• Dataset content:
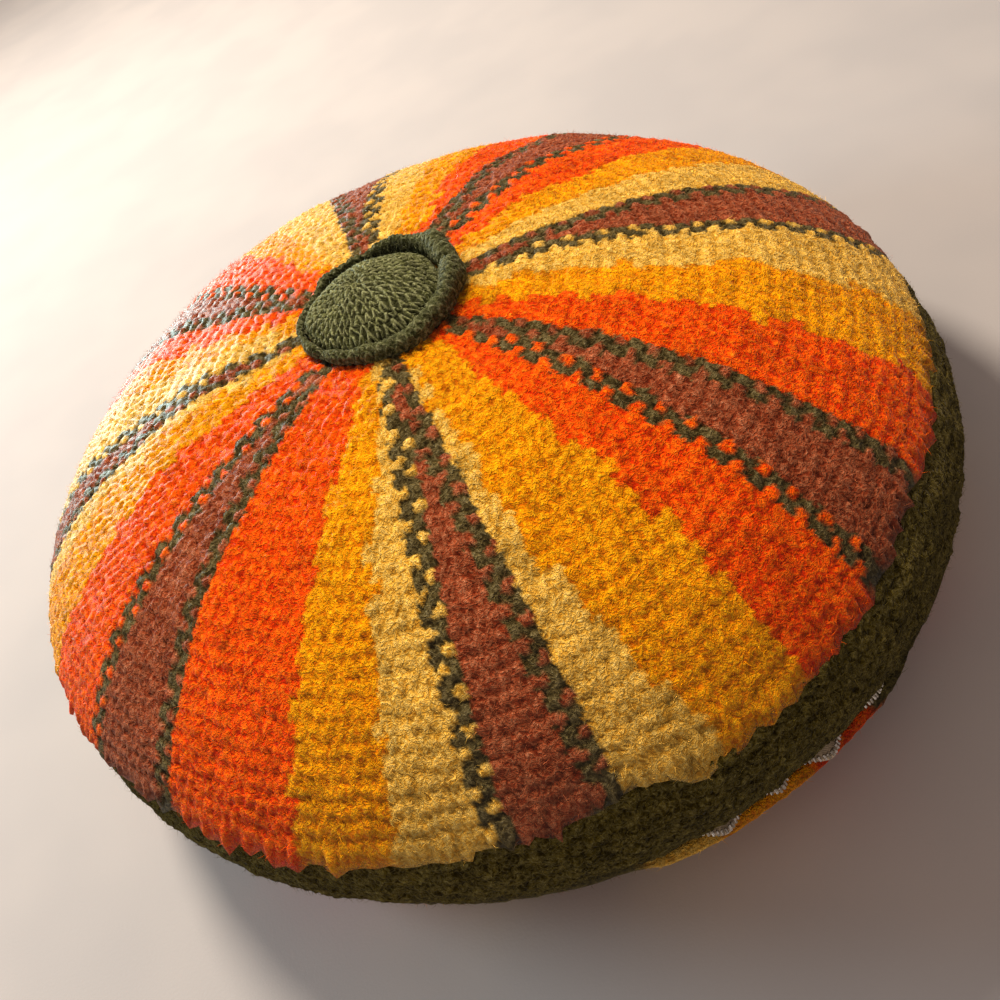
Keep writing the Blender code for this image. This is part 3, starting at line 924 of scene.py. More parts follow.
@dataclass
class FrontCover:
    """The crowned front with its filling: stripes of stitches from button to seam."""

    rows: int = 34
    rib_start: float = 38 * MM
    first_rows: int = 6
    ring_step: float = 1.2 * MM
    relief: float = 1.15 * MM
    swell: float = 0.7 * MM
    panel_edge: float = 3 * MM
    undercut: float = 0.4 * MM
    scallop: float = 4.0 * MM
    work: StripedWork = field(default_factory=StripedWork)
    columns: int = 256
    finer_from: Pair = (50.0, 100.0)
    retreat: float = 9 * MM
    retreat_levels: Pair = (22 * MM, 12 * MM)
    retreat_depths: Pair = (45 * MM, 12 * MM)
    # Painted shadow under the button: its strength, and the radii over which it fades.
    painted_button_shadow: float = 0.85
    button_shadow_fade: Pair = (34 * MM, 30 * MM)
    hang_out: float = 0.9
    hang_rings: Pair = (4.0, 1.5)
    hang_own: Pair = (0.15, 1.2)
    fray: float = 0.12
    fray_waves: Pair = (3.2 * MM, 16 * MM)
    sway: float = 0.45 * MM
    sway_wave: float = 3.0 * MM
    sway_from: float = 8 * MM
    swell_wave: float = 46 * MM
    swell_radii: Pair = (190 * MM, 150 * MM)
    felt: float = 0.22 * MM
    felt_wave: float = 2.6 * MM

    def __post_init__(self) -> None:
        """Work out the section and its divisions."""
        self.length, self.radius, self.height = FORM.crown_outline()
        self.whole = float(self.length[-1])
        self.crown_rings = round(self.whole / self.ring_step)
        wall = FORM.seam_radius - FORM.thickness - FORM.gap
        inset = FORM.thickness + FORM.gap
        edge_height = FORM.seam_height - self.panel_edge
        drop = edge_height - FORM.back_seam_height
        under = [(FORM.seam_radius - self.undercut, edge_height), (wall, edge_height)]
        under += [(wall, FORM.back_seam_height + drop * quarter / 4) for quarter in (3, 2, 1)]
        under += [tuple(point) for point in FORM.dish_arc(inset, 8)]
        under += [(FORM.rest_radius / 2, inset), (0.0, inset)]
        self.under = np.array(under)

    def section(self, ring: Array) -> tuple[Array, Array]:
        """Radius and height at each ring, from the pole over the seam to below."""
        steps = np.arange(self.crown_rings + 1) * self.whole / self.crown_rings
        radii = np.concatenate([np.interp(steps, self.length, self.radius), self.under[:, 0]])
        heights = np.concatenate([np.interp(steps, self.length, self.height), self.under[:, 1]])
        return read_rings(ring, radii, heights)

    def place(self, angle: Array, ring: Array) -> Array:
        """Points of the front on the real cushion."""
        radius, height = self.section(ring)
        low = smooth_step(*self.retreat_levels, height - FORM.back_seam_height)
        out = smooth_step(*self.retreat_depths, FORM.seam_radius - radius)
        radius = radius - self.retreat * FORM.zip_share(angle) * low * out
        return FORM.bend(radius, angle, height)

    def row_place(self, ring: Array) -> Array:
        """Rows of stitches from the pole, with their fraction."""
        length = np.minimum(ring, self.crown_rings) * self.whole / self.crown_rings
        ribs = self.rows - self.first_rows
        inner = length / self.rib_start * self.first_rows
        outer = self.first_rows + (length - self.rib_start) / (self.whole - self.rib_start) * ribs
        return np.where(length < self.rib_start, inner, outer)

    def scallop_edge(self, worked: WorkedMesh, fields: StitchField) -> None:
        """Let the last row's stitches hang over the band one by one."""
        before, past = self.hang_rings
        near = smooth_step(self.crown_rings - before, self.crown_rings, worked.ring)
        near = near * (worked.ring < self.crown_rings + past)
        own = np.random.default_rng(SEED + 7).uniform(*self.hang_own, fields.count)[fields.cell]
        drop = self.scallop * np.abs(np.sin(math.pi * fields.across)) * near * own
        points = worked.points()
        points = points + flat_outward(points) * (self.hang_out * drop)[:, None]
        points[:, 2] -= drop
        worked.place(points)

    def build(self, finish: bpy.types.Material) -> bpy.types.Object:
        """Make the front and its stitches.

        Args:
            finish: the wool.

        Returns:
            The piece.
        """
        per_mm = self.crown_rings / self.whole * MM
        finer = tuple((round(length * per_mm), self.crown_rings) for length in self.finer_from)
        plan = GridPlan(self.columns, self.crown_rings + len(self.under), finer)
        worked = worked_mesh("front_cover", plan, self.place)
        radius, _ = self.section(worked.ring)
        points = worked.points()
        fray = soft_waves(points, self.fray_waves[0], SEED + 1, FINE_COUNT) * self.fray
        fray += soft_waves(points, self.fray_waves[1], SEED + 8) * self.fray
        sway = soft_waves(points, self.sway_wave, SEED + 5, FINE_COUNT) * self.sway
        angle = worked.angle + np.degrees(sway / np.maximum(radius, self.sway_from))
        fields = self.work.lay_out(angle, self.row_place(worked.ring) + fray, radius, self.rows)
        over = smooth_step(self.crown_rings + 2.0, self.crown_rings - 0.5, worked.ring)
        rise, hollow_shade_mask = stitch_relief(fields, self.relief, SEED + 2)
        swell = soft_waves(points, self.swell_wave, SEED + 3) * self.swell
        swell *= smooth_step(*self.swell_radii, radius)
        felt = soft_waves(points, self.felt_wave, SEED + 6, FINE_COUNT) * self.felt
        worked.raise_by((rise + swell + felt) * over)
        self.scallop_edge(worked, fields)
        # Painted shadow: the cover is darkened under the button, where only the gap beside the dome shows.
        button_shadow_fade = smooth_step(*self.button_shadow_fade, radius)[:, None]
        worked.note("Yarn", yarn_colours(fields, SEED + 4) * (1 - self.painted_button_shadow * button_shadow_fade))
        # Painted shade between the stitches.
        worked.note("HollowShade", hollow_shade_mask * over)
        worked.note("Open", (over > 0.5).astype(float))
        piece = show("front_cover", worked.mesh, finish)
        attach(piece, "root")
        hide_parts("front_panel")
        return piece


def flat_outward(points: Array) -> Array:
    """Level directions away from the cushion's axis."""
    level = points * np.array([1.0, 1.0, 0.0])
    return level / np.maximum(np.linalg.norm(level, axis=1), 1e-9)[:, None]


@dataclass(frozen=True)
class StitchForm:
    """The form of one stitch, as shares of its size."""

    own_height: float = 0.13
    own_lean: float = 0.10
    lump_power: float = 0.8
    slant: float = 0.4
    ridge_share: float = 0.7
    ridge_power: float = 0.7
    strand_share: float = 0.3
    hollow_shade_slope: float = 1.2


STITCH = StitchForm()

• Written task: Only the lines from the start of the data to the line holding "crowned front with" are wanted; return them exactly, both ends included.

• Answer in full:
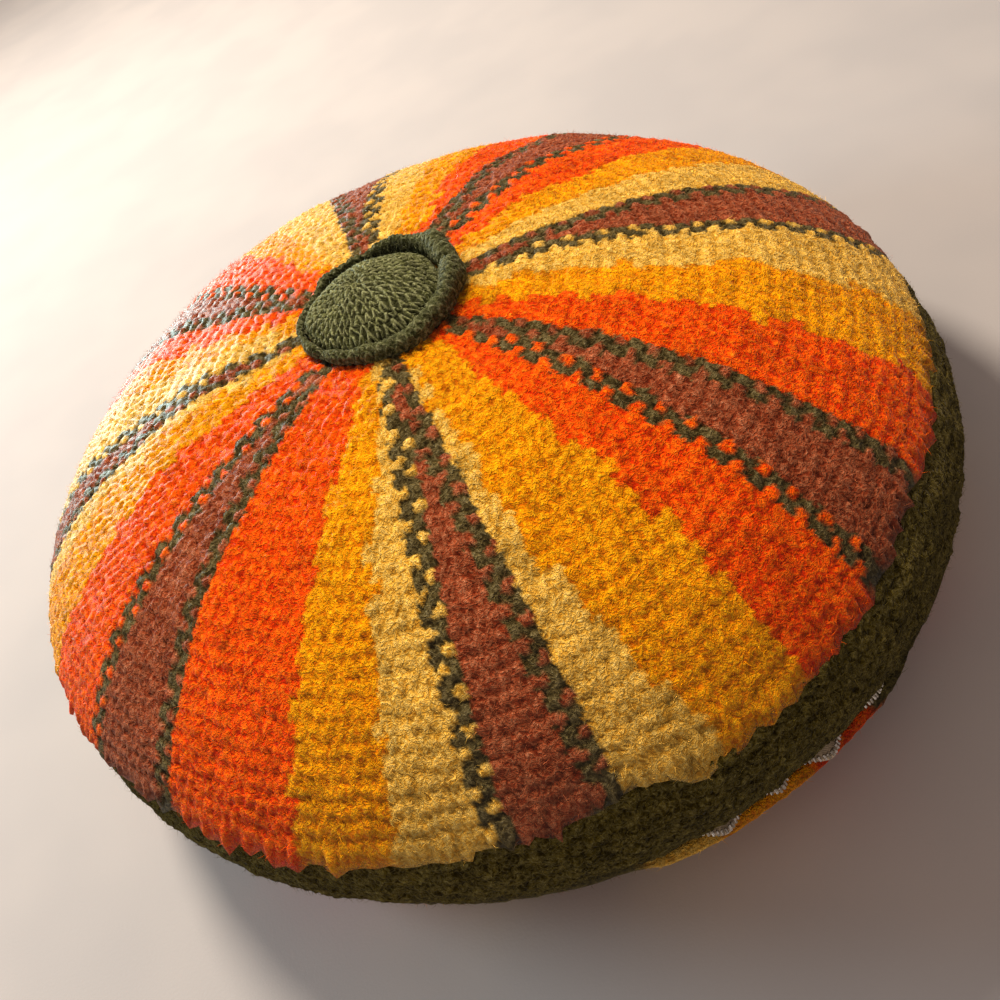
Keep writing the Blender code for this image. This is part 3, starting at line 924 of scene.py. More parts follow.
@dataclass
class FrontCover:
    """The crowned front with its filling: stripes of stitches from button to seam."""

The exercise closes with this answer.